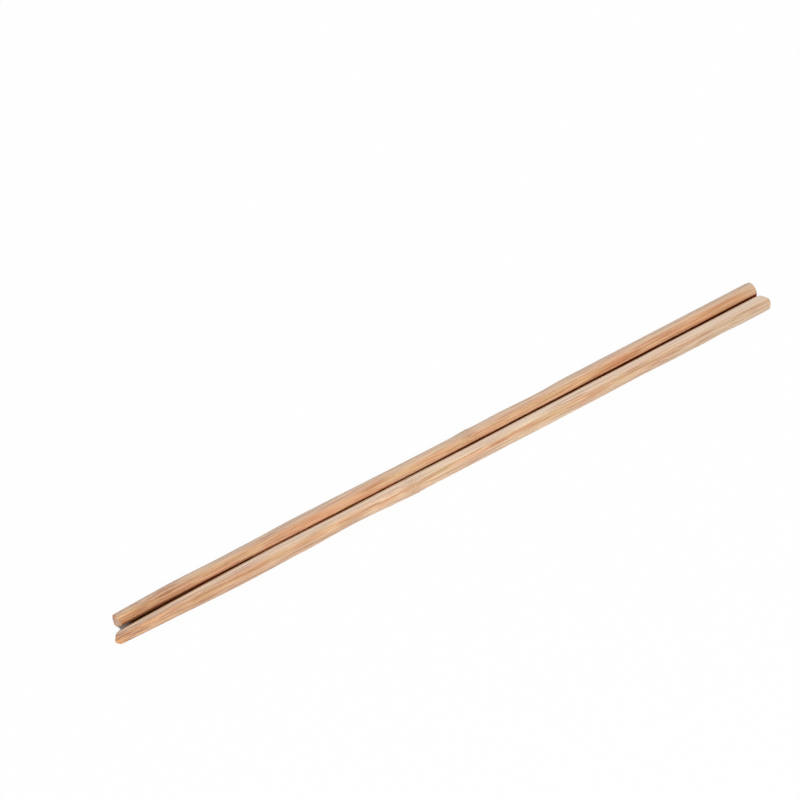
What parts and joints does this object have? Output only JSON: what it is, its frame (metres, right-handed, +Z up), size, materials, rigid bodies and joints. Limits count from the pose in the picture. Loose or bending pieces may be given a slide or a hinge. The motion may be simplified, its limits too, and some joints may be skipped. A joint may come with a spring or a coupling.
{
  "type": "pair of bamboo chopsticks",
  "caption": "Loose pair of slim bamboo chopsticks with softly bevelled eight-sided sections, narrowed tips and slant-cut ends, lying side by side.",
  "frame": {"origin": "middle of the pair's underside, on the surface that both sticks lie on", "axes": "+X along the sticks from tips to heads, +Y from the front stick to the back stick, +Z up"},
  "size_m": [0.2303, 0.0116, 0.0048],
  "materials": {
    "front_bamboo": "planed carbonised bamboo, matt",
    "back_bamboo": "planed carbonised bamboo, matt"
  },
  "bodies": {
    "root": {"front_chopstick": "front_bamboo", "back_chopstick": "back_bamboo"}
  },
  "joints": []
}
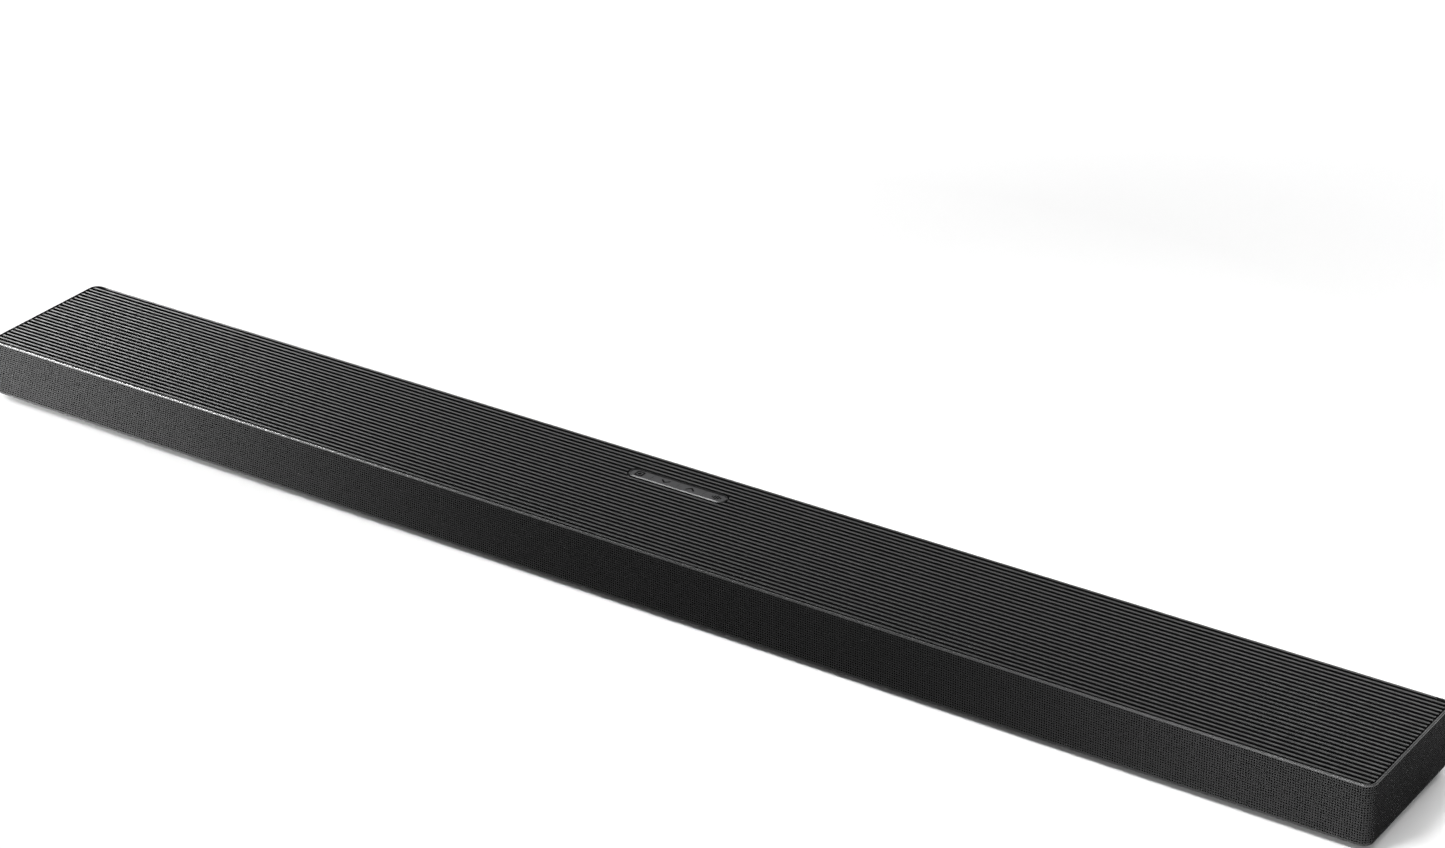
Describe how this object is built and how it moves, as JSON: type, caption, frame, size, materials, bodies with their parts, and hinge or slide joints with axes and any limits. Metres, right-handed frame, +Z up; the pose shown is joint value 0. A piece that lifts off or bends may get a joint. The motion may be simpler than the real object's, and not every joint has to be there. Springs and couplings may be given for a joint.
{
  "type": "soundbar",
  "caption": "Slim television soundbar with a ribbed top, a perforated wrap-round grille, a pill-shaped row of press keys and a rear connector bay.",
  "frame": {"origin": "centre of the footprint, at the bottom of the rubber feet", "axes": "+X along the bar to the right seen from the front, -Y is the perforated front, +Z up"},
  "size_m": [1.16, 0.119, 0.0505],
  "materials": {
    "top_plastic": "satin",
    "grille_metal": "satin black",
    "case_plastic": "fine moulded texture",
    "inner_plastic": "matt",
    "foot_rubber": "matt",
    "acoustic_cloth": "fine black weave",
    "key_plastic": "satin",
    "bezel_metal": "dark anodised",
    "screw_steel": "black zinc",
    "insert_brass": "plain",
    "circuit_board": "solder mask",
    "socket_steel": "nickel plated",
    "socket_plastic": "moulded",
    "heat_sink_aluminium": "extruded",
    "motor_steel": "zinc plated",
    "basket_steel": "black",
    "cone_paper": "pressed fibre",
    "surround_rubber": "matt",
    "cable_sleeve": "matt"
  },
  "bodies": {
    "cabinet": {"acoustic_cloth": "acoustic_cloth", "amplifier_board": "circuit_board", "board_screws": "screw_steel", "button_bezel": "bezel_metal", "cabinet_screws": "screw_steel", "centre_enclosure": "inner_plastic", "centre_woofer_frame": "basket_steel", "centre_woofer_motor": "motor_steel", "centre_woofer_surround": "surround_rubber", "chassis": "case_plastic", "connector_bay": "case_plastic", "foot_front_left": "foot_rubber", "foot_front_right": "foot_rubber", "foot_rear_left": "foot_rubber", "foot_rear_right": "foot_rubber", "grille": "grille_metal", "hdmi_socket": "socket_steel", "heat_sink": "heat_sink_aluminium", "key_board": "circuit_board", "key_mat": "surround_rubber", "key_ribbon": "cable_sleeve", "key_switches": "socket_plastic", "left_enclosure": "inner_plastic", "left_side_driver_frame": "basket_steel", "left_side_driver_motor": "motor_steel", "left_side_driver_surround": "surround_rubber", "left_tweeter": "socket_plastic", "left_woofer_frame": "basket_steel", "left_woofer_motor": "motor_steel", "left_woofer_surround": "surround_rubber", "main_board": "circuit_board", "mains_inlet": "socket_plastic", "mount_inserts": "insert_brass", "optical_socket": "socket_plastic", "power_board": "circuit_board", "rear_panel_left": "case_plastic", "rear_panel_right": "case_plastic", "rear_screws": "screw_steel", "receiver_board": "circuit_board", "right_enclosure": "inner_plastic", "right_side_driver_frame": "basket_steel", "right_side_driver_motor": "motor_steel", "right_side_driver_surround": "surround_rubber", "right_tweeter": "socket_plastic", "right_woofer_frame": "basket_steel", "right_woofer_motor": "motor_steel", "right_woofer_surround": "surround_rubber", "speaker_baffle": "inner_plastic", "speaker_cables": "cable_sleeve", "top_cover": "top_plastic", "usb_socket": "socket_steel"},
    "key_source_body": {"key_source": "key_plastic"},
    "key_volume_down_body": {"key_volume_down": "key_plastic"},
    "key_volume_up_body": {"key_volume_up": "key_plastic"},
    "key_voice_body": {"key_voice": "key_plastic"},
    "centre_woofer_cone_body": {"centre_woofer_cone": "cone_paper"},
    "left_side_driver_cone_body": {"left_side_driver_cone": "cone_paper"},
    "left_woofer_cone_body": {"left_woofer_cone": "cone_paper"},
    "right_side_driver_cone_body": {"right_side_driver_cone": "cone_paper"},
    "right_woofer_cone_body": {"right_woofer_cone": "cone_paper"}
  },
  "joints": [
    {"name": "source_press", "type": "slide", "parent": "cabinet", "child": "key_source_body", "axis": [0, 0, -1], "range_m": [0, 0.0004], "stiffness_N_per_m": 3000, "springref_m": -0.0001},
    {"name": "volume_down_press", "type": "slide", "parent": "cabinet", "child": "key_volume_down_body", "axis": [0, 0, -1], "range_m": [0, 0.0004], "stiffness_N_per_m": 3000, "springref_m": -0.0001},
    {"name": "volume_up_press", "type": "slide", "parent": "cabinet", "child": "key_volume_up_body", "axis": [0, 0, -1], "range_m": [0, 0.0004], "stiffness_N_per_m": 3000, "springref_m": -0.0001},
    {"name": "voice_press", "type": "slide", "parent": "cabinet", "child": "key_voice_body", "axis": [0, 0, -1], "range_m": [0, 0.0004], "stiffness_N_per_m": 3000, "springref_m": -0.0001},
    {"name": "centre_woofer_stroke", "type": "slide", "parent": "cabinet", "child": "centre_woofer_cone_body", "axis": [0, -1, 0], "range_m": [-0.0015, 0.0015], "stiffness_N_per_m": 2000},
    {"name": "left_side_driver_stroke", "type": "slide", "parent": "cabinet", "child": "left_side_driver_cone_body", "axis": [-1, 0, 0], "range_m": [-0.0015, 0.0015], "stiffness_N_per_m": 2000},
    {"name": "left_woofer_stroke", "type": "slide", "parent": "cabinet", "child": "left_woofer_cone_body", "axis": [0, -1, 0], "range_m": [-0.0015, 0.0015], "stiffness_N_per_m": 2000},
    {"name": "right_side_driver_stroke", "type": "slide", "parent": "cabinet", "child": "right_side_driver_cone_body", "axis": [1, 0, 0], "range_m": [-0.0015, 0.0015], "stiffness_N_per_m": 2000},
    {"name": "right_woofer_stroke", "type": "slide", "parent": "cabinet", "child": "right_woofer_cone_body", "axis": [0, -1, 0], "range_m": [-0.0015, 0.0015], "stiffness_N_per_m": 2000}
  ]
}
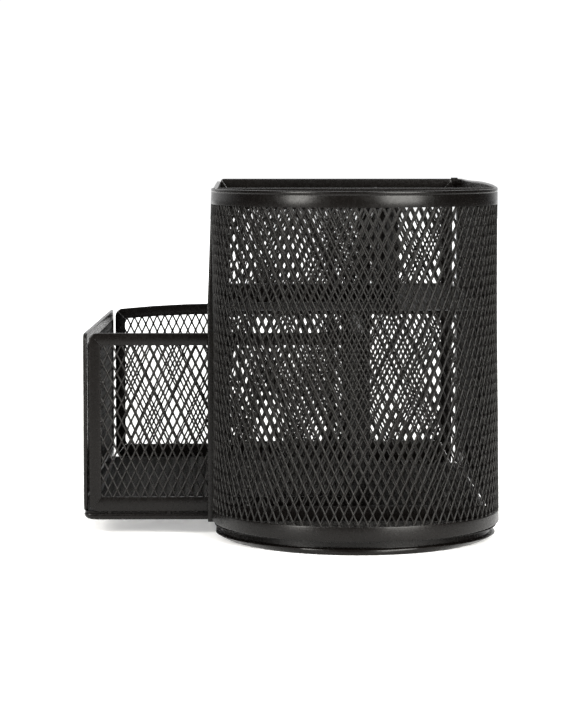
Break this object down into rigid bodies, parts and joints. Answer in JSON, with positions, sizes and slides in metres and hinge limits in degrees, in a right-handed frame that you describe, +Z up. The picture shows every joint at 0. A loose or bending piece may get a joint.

| Aim |
Return each line of the records above exactly as it reads.

| Right answer |
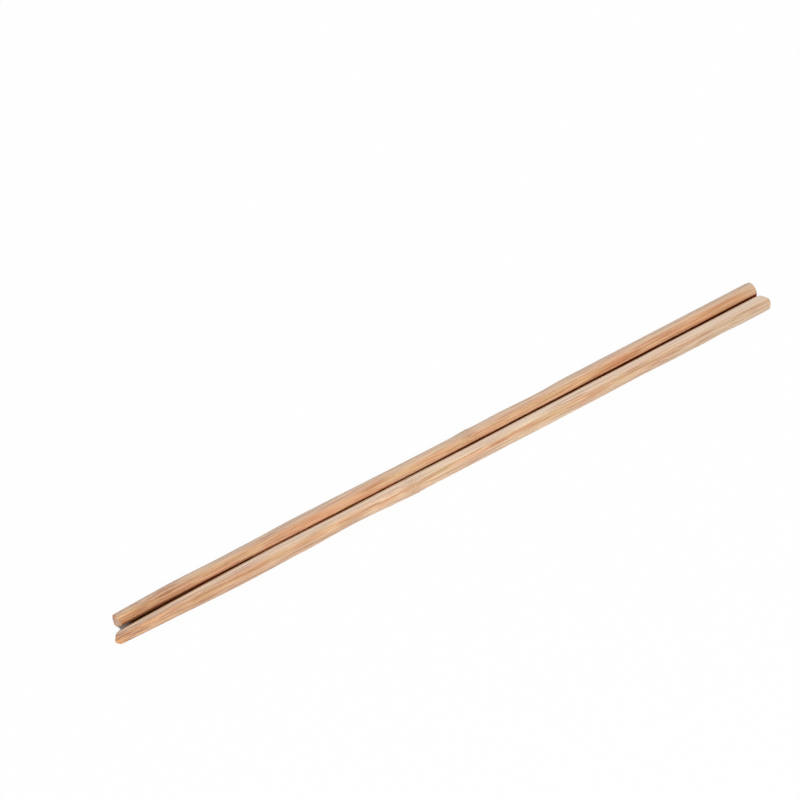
What parts and joints does this object have? Output only JSON: what it is, its frame (metres, right-handed, +Z up), size, materials, rigid bodies and joints. Limits count from the pose in the picture. Loose or bending pieces may be given a slide or a hinge. The motion may be simplified, its limits too, and some joints may be skipped. A joint may come with a spring or a coupling.
{
  "type": "pair of bamboo chopsticks",
  "caption": "Loose pair of slim bamboo chopsticks with softly bevelled eight-sided sections, narrowed tips and slant-cut ends, lying side by side.",
  "frame": {"origin": "middle of the pair's underside, on the surface that both sticks lie on", "axes": "+X along the sticks from tips to heads, +Y from the front stick to the back stick, +Z up"},
  "size_m": [0.2303, 0.0116, 0.0048],
  "materials": {
    "front_bamboo": "planed carbonised bamboo, matt",
    "back_bamboo": "planed carbonised bamboo, matt"
  },
  "bodies": {
    "root": {"front_chopstick": "front_bamboo", "back_chopstick": "back_bamboo"}
  },
  "joints": []
}
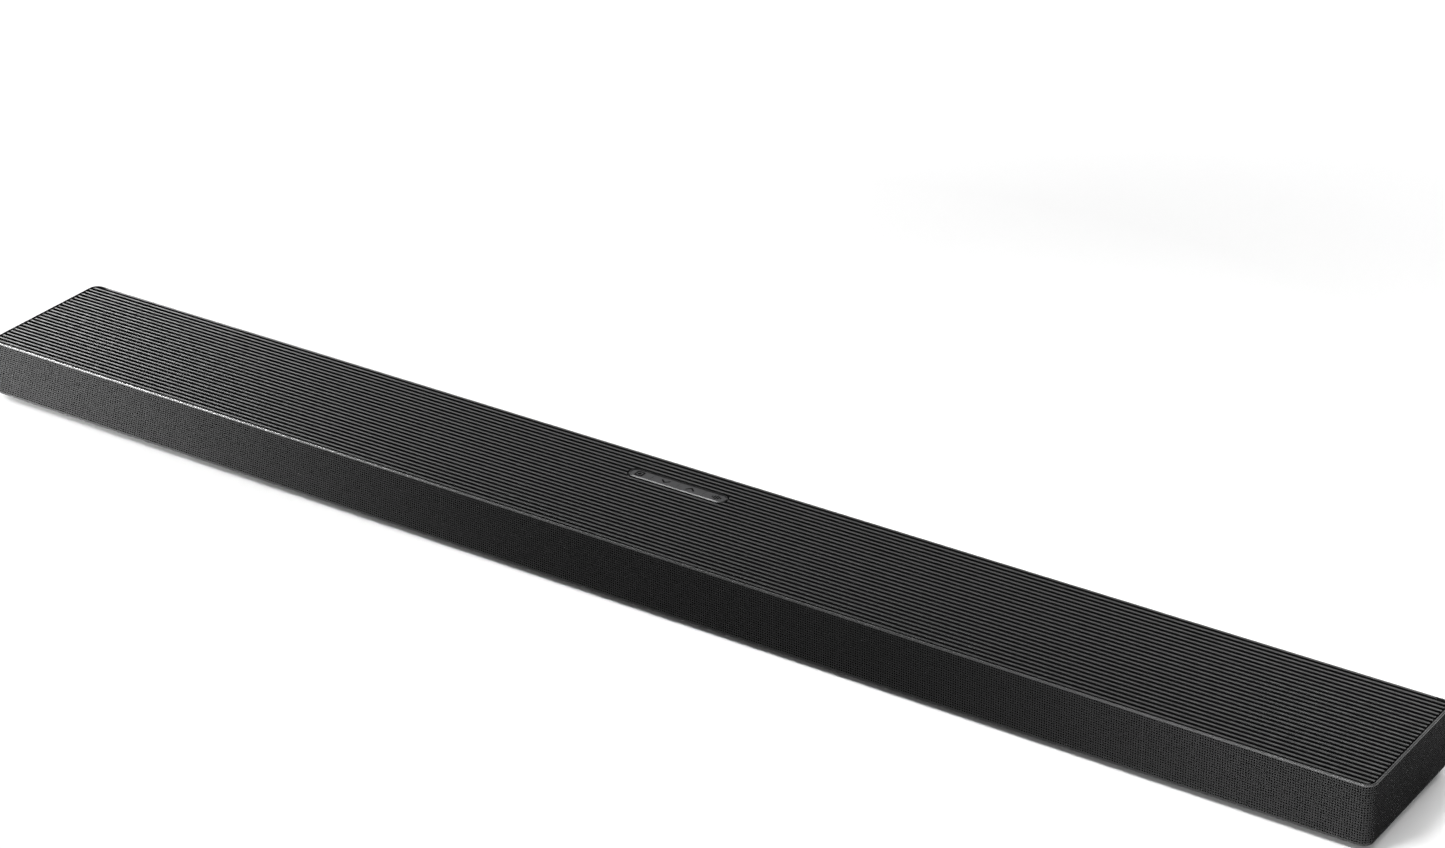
Describe how this object is built and how it moves, as JSON: type, caption, frame, size, materials, bodies with their parts, and hinge or slide joints with axes and any limits. Metres, right-handed frame, +Z up; the pose shown is joint value 0. A piece that lifts off or bends may get a joint. The motion may be simpler than the real object's, and not every joint has to be there. Springs and couplings may be given for a joint.
{
  "type": "soundbar",
  "caption": "Slim television soundbar with a ribbed top, a perforated wrap-round grille, a pill-shaped row of press keys and a rear connector bay.",
  "frame": {"origin": "centre of the footprint, at the bottom of the rubber feet", "axes": "+X along the bar to the right seen from the front, -Y is the perforated front, +Z up"},
  "size_m": [1.16, 0.119, 0.0505],
  "materials": {
    "top_plastic": "satin",
    "grille_metal": "satin black",
    "case_plastic": "fine moulded texture",
    "inner_plastic": "matt",
    "foot_rubber": "matt",
    "acoustic_cloth": "fine black weave",
    "key_plastic": "satin",
    "bezel_metal": "dark anodised",
    "screw_steel": "black zinc",
    "insert_brass": "plain",
    "circuit_board": "solder mask",
    "socket_steel": "nickel plated",
    "socket_plastic": "moulded",
    "heat_sink_aluminium": "extruded",
    "motor_steel": "zinc plated",
    "basket_steel": "black",
    "cone_paper": "pressed fibre",
    "surround_rubber": "matt",
    "cable_sleeve": "matt"
  },
  "bodies": {
    "cabinet": {"acoustic_cloth": "acoustic_cloth", "amplifier_board": "circuit_board", "board_screws": "screw_steel", "button_bezel": "bezel_metal", "cabinet_screws": "screw_steel", "centre_enclosure": "inner_plastic", "centre_woofer_frame": "basket_steel", "centre_woofer_motor": "motor_steel", "centre_woofer_surround": "surround_rubber", "chassis": "case_plastic", "connector_bay": "case_plastic", "foot_front_left": "foot_rubber", "foot_front_right": "foot_rubber", "foot_rear_left": "foot_rubber", "foot_rear_right": "foot_rubber", "grille": "grille_metal", "hdmi_socket": "socket_steel", "heat_sink": "heat_sink_aluminium", "key_board": "circuit_board", "key_mat": "surround_rubber", "key_ribbon": "cable_sleeve", "key_switches": "socket_plastic", "left_enclosure": "inner_plastic", "left_side_driver_frame": "basket_steel", "left_side_driver_motor": "motor_steel", "left_side_driver_surround": "surround_rubber", "left_tweeter": "socket_plastic", "left_woofer_frame": "basket_steel", "left_woofer_motor": "motor_steel", "left_woofer_surround": "surround_rubber", "main_board": "circuit_board", "mains_inlet": "socket_plastic", "mount_inserts": "insert_brass", "optical_socket": "socket_plastic", "power_board": "circuit_board", "rear_panel_left": "case_plastic", "rear_panel_right": "case_plastic", "rear_screws": "screw_steel", "receiver_board": "circuit_board", "right_enclosure": "inner_plastic", "right_side_driver_frame": "basket_steel", "right_side_driver_motor": "motor_steel", "right_side_driver_surround": "surround_rubber", "right_tweeter": "socket_plastic", "right_woofer_frame": "basket_steel", "right_woofer_motor": "motor_steel", "right_woofer_surround": "surround_rubber", "speaker_baffle": "inner_plastic", "speaker_cables": "cable_sleeve", "top_cover": "top_plastic", "usb_socket": "socket_steel"},
    "key_source_body": {"key_source": "key_plastic"},
    "key_volume_down_body": {"key_volume_down": "key_plastic"},
    "key_volume_up_body": {"key_volume_up": "key_plastic"},
    "key_voice_body": {"key_voice": "key_plastic"},
    "centre_woofer_cone_body": {"centre_woofer_cone": "cone_paper"},
    "left_side_driver_cone_body": {"left_side_driver_cone": "cone_paper"},
    "left_woofer_cone_body": {"left_woofer_cone": "cone_paper"},
    "right_side_driver_cone_body": {"right_side_driver_cone": "cone_paper"},
    "right_woofer_cone_body": {"right_woofer_cone": "cone_paper"}
  },
  "joints": [
    {"name": "source_press", "type": "slide", "parent": "cabinet", "child": "key_source_body", "axis": [0, 0, -1], "range_m": [0, 0.0004], "stiffness_N_per_m": 3000, "springref_m": -0.0001},
    {"name": "volume_down_press", "type": "slide", "parent": "cabinet", "child": "key_volume_down_body", "axis": [0, 0, -1], "range_m": [0, 0.0004], "stiffness_N_per_m": 3000, "springref_m": -0.0001},
    {"name": "volume_up_press", "type": "slide", "parent": "cabinet", "child": "key_volume_up_body", "axis": [0, 0, -1], "range_m": [0, 0.0004], "stiffness_N_per_m": 3000, "springref_m": -0.0001},
    {"name": "voice_press", "type": "slide", "parent": "cabinet", "child": "key_voice_body", "axis": [0, 0, -1], "range_m": [0, 0.0004], "stiffness_N_per_m": 3000, "springref_m": -0.0001},
    {"name": "centre_woofer_stroke", "type": "slide", "parent": "cabinet", "child": "centre_woofer_cone_body", "axis": [0, -1, 0], "range_m": [-0.0015, 0.0015], "stiffness_N_per_m": 2000},
    {"name": "left_side_driver_stroke", "type": "slide", "parent": "cabinet", "child": "left_side_driver_cone_body", "axis": [-1, 0, 0], "range_m": [-0.0015, 0.0015], "stiffness_N_per_m": 2000},
    {"name": "left_woofer_stroke", "type": "slide", "parent": "cabinet", "child": "left_woofer_cone_body", "axis": [0, -1, 0], "range_m": [-0.0015, 0.0015], "stiffness_N_per_m": 2000},
    {"name": "right_side_driver_stroke", "type": "slide", "parent": "cabinet", "child": "right_side_driver_cone_body", "axis": [1, 0, 0], "range_m": [-0.0015, 0.0015], "stiffness_N_per_m": 2000},
    {"name": "right_woofer_stroke", "type": "slide", "parent": "cabinet", "child": "right_woofer_cone_body", "axis": [0, -1, 0], "range_m": [-0.0015, 0.0015], "stiffness_N_per_m": 2000}
  ]
}
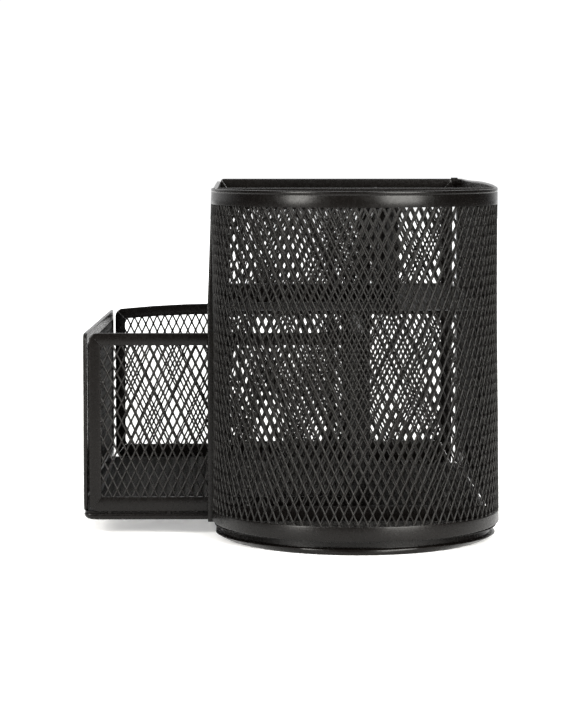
Break this object down into rigid bodies, parts and joints. Answer in JSON, with positions, sizes and slides in metres and hinge limits in degrees, in a right-handed frame that you describe, +Z up. The picture shows every joint at 0. A loose or bending piece may get a joint.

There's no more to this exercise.